La emergencia del Ébola y su diseminación, dudosamente contenida, remite a la peste bubónica y la tuberculosis. En aquellos entonces, la Humanidad carecía de una noción microbiológica y a cambio anteponía el castigo divino como explicación para tal amenaza inefable.
Con la tuberculosis, pese al hallazgo seminal de Robert Koch, la insalubridad y la pobreza fueron (y en muchos rincones del mundo lo son aún) el vehículo para su contagio.
Esta plaga actual, que ya ha tenido varias oleadas en la penumbra del África más depauperada, no tiene cura. Se trata de un virus de la familia Filoviridae descubierto en 1976 y que penetra los tejidos a través de heridas por contacto directo con secreciones o fluidos corporales del paciente infectado. El periodo de incubación es habitualmente de 8 días (rango de 2 a 21 días) y el subtipo más agresivo es el Zaire, cuyo vector es el murciélago de la fruta. Tras una fatiga intensa, fiebres altas y cefalea universal, se instalan los vómitos y la diarrea aguda, un rápido embate de deshidratación y el enfermo muere por coagulopatía por consumo y falla multiorgánica ante la mirada impotente de quienes lo rodean y se aprestan a huir. A tal grado, que el ejército de Sierra Leona custodia las clínicas que albergan a los infectados para que no se escapen y diseminen la plaga.
Varios misioneros han sido trasladados en aviones con equipo de aislamiento a hospitales del Primer Mundo para probar drogas experimentales o antisueros, en vista de que no hay fármacos que limiten la replicación de este azote.
La reciente evidencia de un pasajero que abordó un avión en Liberia rumbo a Lagos y que murió cinco días después de su llegada a Nigeria, puso de relieve la facilidad con la que esta epidemia puede acceder a cualquier país, por distante o alertado que se encuentre.
La mortalidad tras el contagio oscila entre el 53% y el 90%, según lo debilitado o desnutrido que se encuentre el paciente. Quienes sobreviven a la infección las primeras dos semanas tienen de suyo un mejor pronóstico. En ciertas zonas de África Occidental, donde las fuentes de proteínas escasean, los nativos comen antílope, murciélago o puercoespines (junto con ciertos primates, vectores naturales del Ébola), y con ello contraen la enfermedad. Pero a últimas fechas son los médicos y enfermeras los que han caído abatidos, lo que indica que la carga viral en las secreciones de sus pacientes es exorbitante. Por lo pronto, la esterilización, aislamiento e incineración de cadáveres es el único método de prevención con que se cuenta, de vuelta a la Edad Media.

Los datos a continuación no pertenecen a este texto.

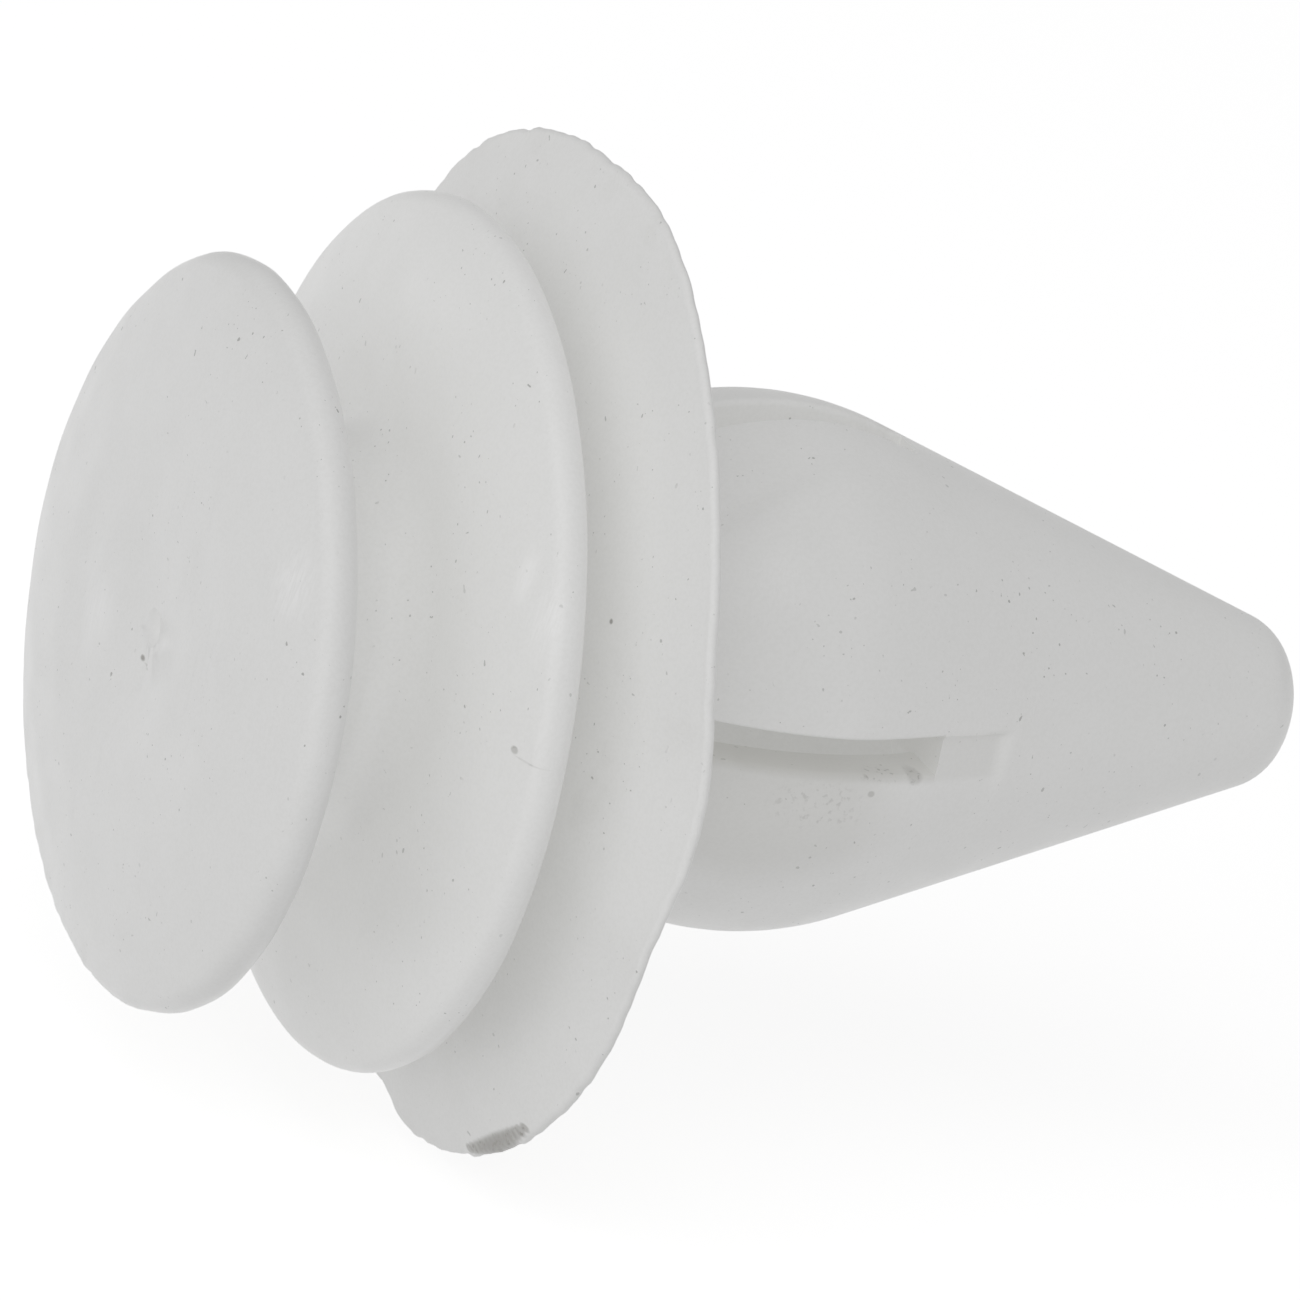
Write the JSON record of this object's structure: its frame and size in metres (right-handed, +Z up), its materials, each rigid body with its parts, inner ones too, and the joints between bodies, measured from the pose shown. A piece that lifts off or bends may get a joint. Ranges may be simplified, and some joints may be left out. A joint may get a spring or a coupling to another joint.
{
  "type": "push-in trim clip",
  "caption": "Push-in panel clip: flat round head, neck, retaining flange, umbrella sealing skirt and a slotted conical shank with sprung legs.",
  "frame": {"origin": "on the clip's axis, in the plane of the skirt's rim, where the face of the panel lies", "axes": "+Y along the clip's axis towards its nose, into the panel; +Z up; the two slots lie in the XY and YZ planes"},
  "size_m": [0.02, 0.0244, 0.02],
  "materials": {
    "natural_nylon": "satin, slightly translucent moulded nylon"
  },
  "bodies": {
    "core": {"head_disc": "natural_nylon", "neck_post": "natural_nylon", "retaining_flange": "natural_nylon", "seat_collar": "natural_nylon", "skirt_root": "natural_nylon", "spine_web": "natural_nylon", "lower_rail": "natural_nylon", "upper_rail": "natural_nylon", "upper_leg_hinge": "natural_nylon", "lower_leg_hinge": "natural_nylon", "nose_cone": "natural_nylon"},
    "upper_spring_leg": {"upper_leg": "natural_nylon"},
    "lower_spring_leg": {"lower_leg": "natural_nylon"},
    "skirt_rim": {"skirt_lip": "natural_nylon"}
  },
  "joints": [
    {"name": "upper_leg_bend", "type": "hinge", "parent": "core", "child": "upper_spring_leg", "pos_m": [0.00309, 0.00725, 0.00309], "axis": [0.7071, 0, -0.7071], "range_deg": [0, 8.5], "stiffness_Nm_per_rad": 1.1, "deforming": ["upper_leg_hinge"]},
    {"name": "lower_leg_bend", "type": "hinge", "parent": "core", "child": "lower_spring_leg", "pos_m": [-0.00309, 0.00725, -0.00309], "axis": [-0.7071, 0, 0.7071], "range_deg": [0, 8.5], "stiffness_Nm_per_rad": 1.1, "deforming": ["lower_leg_hinge"]},
    {"name": "skirt_flex", "type": "slide", "parent": "core", "child": "skirt_rim", "axis": [0, -1, 0], "range_m": [0, 0.0005], "stiffness_N_per_m": 8000}
  ]
}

La vacuna está en desarrollo en Bethesda, usando como vector Adenovirus y cifrada en la inserción de genes antigénicos del virus Ébola, pero aún dista de probarse su efectividad. Un compuesto experimental, el BCX4430 se reportó de forma preliminar este pasado Abril (Nature 2014; 508: 402 – 405). Se trata de un inhibidor de RNA-polimerasa que previno la muerte en 17 de 18 macacos en los que se probó, y que se presume que será empleado en los misioneros y doctores infectados bajo monitoreo estricto antes de lanzarlo al vuelo.
En suma, sigamos atentos esta historia, que refleja una vez más nuestra vulnerable estructura, la desigualdad que nos caracteriza como especie y nuestra fragilidad frente a la rabia de los dioses.